Two and one-half months ago today, CNAV discussed the Green New Deal. CNAV judged the Green New Deal (download it here) a pathway to socialism, not a legitimate environmental remedy. At the time, we judged that Rep. Alexandria Ocasio-Cortez (D-N.Y.) included several throw-away provisions. These we expected her to scrap while pressing for specific changes in industry and transportation.

Green New Deal and not-so-extraneous provisions

But now her chief-of-staff, Saikat Chakrabarti, has avowed that the Green New Deal always had the intent of introducing socialism. (See here and here.) Mr. Chakrabarti granted an interview to Sam Ricketts, the “climate director” for a very obscure Presidential candidate, Jay Inslee. Candidate Inslee released a 15,000-word Green New Deal plan of his own. Though Rep. Ocasio-Cortez had called it “big enough” and “fast enough,”

Mr. Chakrabarti told Mr. Ricketts that his candidate’s plan would not go far enough! In fact he said,

The interesting thing about the Green New Deal is [that] it wasn’t originally a climate thing at all. Do you [really] think of it as a climate thing? [It is rather] a how-do-you-change-the-entire-economy thing.

In which case Rep. “AOC” would not scrap provisions like “paying people unable or unwilling to work.” Far from extraneous, they become central.

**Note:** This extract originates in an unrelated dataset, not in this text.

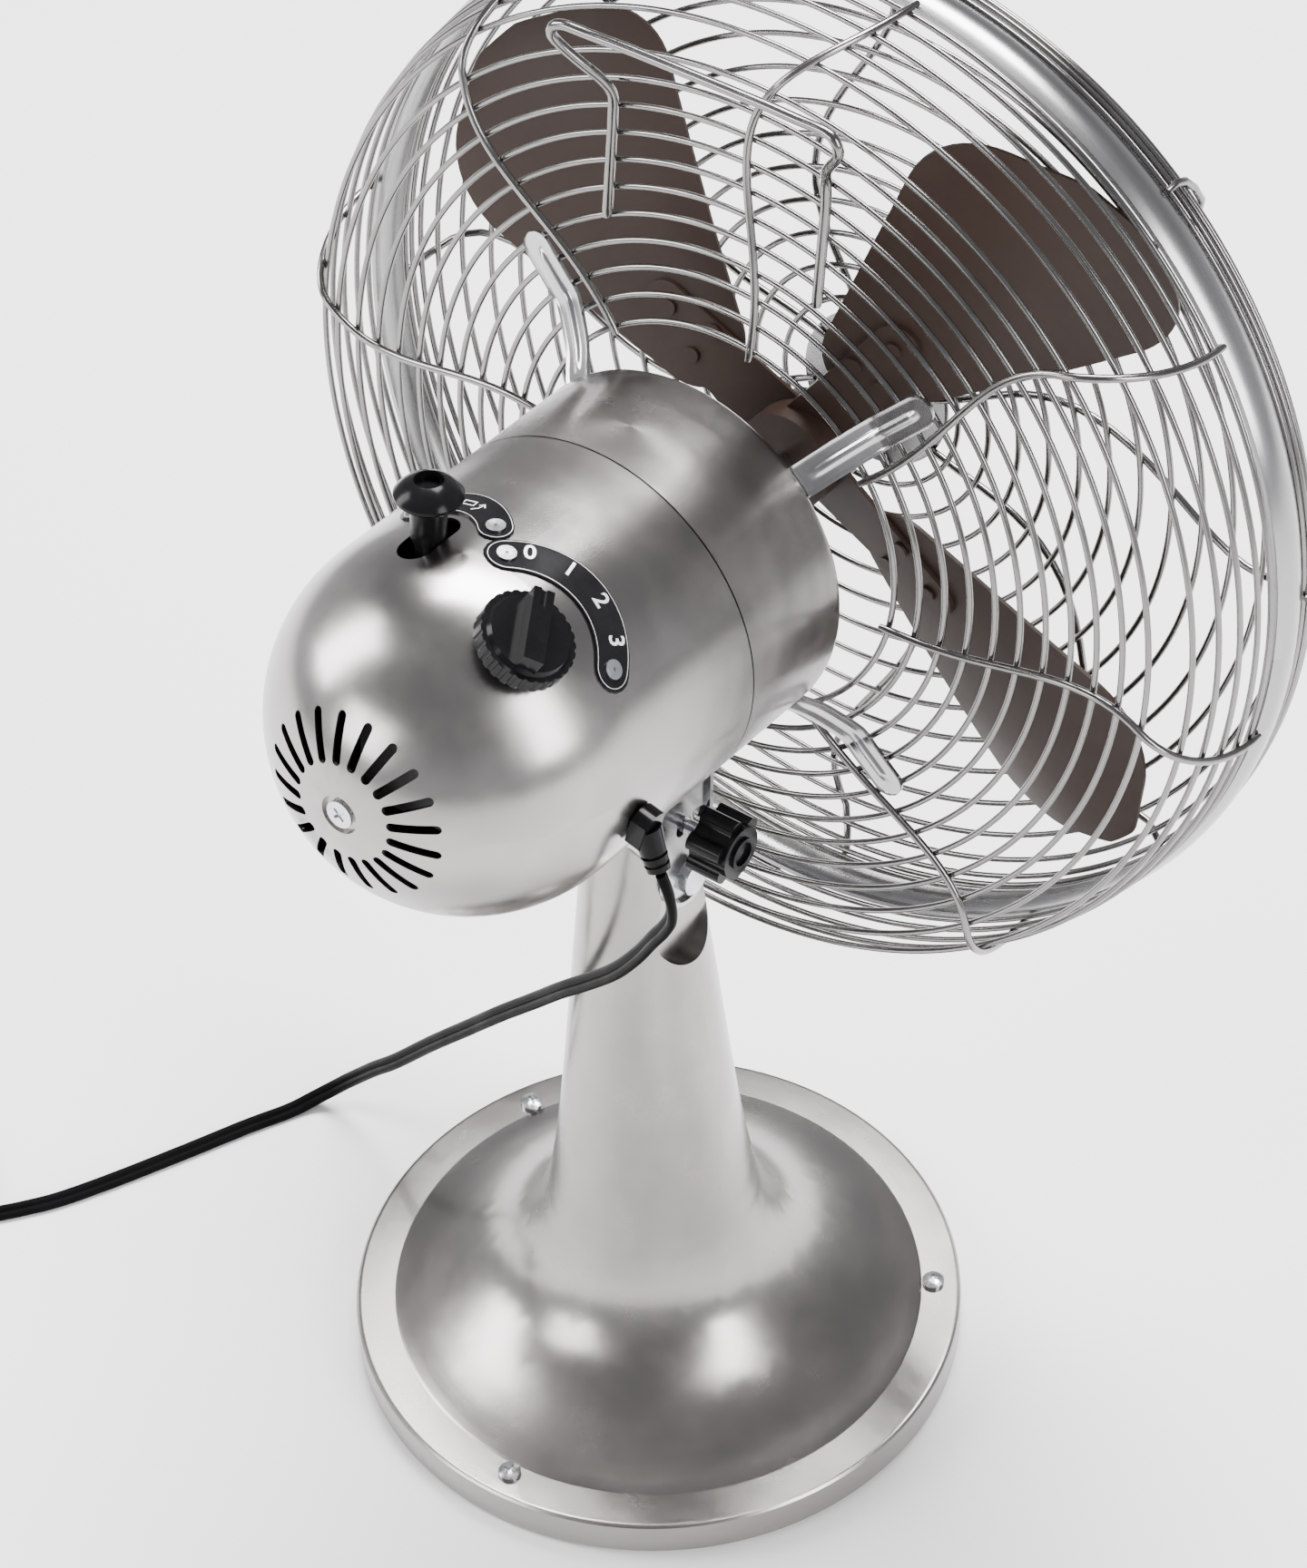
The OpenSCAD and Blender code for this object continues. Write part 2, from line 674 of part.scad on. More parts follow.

If Donald Trump were to propose a Green New Deal

This sounds like a radical thought experiment. Donald Trump caring about the environment? His detractors insist the thought boggles the mind. But convince him that a clean environment has value—intrinsic value—and he might indeed propose a plan to achieve it. Such a plan would not, of course, include things like “paying people unable or unwilling to work.” In Trump’s hands, such things would be extraneous, not to mention larcenous.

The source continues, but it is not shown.